▶ _ENTRIES SUPPLIED_:
· · · · ·

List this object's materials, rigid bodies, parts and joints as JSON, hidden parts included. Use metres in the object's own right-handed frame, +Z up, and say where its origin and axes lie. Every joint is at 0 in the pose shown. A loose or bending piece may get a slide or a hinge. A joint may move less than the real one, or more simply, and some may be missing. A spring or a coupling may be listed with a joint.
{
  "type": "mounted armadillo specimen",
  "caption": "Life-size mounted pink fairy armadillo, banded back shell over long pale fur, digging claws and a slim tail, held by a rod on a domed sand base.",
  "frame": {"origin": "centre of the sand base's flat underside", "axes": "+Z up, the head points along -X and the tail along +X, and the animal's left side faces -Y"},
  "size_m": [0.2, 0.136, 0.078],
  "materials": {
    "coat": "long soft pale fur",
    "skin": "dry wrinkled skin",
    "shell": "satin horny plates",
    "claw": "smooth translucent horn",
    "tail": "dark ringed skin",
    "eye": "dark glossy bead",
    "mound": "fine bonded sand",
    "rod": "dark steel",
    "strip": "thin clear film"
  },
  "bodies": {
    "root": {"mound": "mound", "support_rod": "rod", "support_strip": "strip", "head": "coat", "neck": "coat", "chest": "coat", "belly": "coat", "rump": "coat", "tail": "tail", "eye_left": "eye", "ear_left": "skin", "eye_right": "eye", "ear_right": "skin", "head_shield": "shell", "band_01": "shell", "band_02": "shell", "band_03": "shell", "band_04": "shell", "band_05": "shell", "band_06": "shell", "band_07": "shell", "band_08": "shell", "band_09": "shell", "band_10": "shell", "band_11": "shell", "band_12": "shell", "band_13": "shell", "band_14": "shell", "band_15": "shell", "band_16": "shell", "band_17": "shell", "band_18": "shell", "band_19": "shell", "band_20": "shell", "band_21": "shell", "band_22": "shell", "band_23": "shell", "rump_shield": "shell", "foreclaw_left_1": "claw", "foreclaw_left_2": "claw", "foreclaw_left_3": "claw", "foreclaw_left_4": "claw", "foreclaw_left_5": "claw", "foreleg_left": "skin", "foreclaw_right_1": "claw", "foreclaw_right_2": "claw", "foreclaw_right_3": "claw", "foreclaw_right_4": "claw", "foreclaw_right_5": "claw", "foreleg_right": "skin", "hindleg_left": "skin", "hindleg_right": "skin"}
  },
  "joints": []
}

· · · · ·

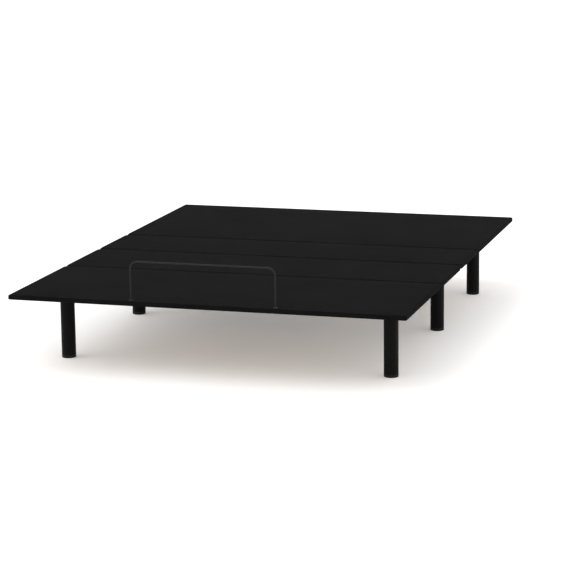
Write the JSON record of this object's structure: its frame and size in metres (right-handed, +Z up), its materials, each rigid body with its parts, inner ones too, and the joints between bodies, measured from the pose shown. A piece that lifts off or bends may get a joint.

· · · · ·

▶ _TASK STATEMENT_:
All lines in the data that contain the word "this" should be copied.

▶ _FINISHED TASK_:
List this object's materials, rigid bodies, parts and joints as JSON, hidden parts included. Use metres in the object's own right-handed frame, +Z up, and say where its origin and axes lie. Every joint is at 0 in the pose shown. A loose or bending piece may get a slide or a hinge. A joint may move less than the real one, or more simply, and some may be missing. A spring or a coupling may be listed with a joint.
Write the JSON record of this object's structure: its frame and size in metres (right-handed, +Z up), its materials, each rigid body with its parts, inner ones too, and the joints between bodies, measured from the pose shown. A piece that lifts off or bends may get a joint.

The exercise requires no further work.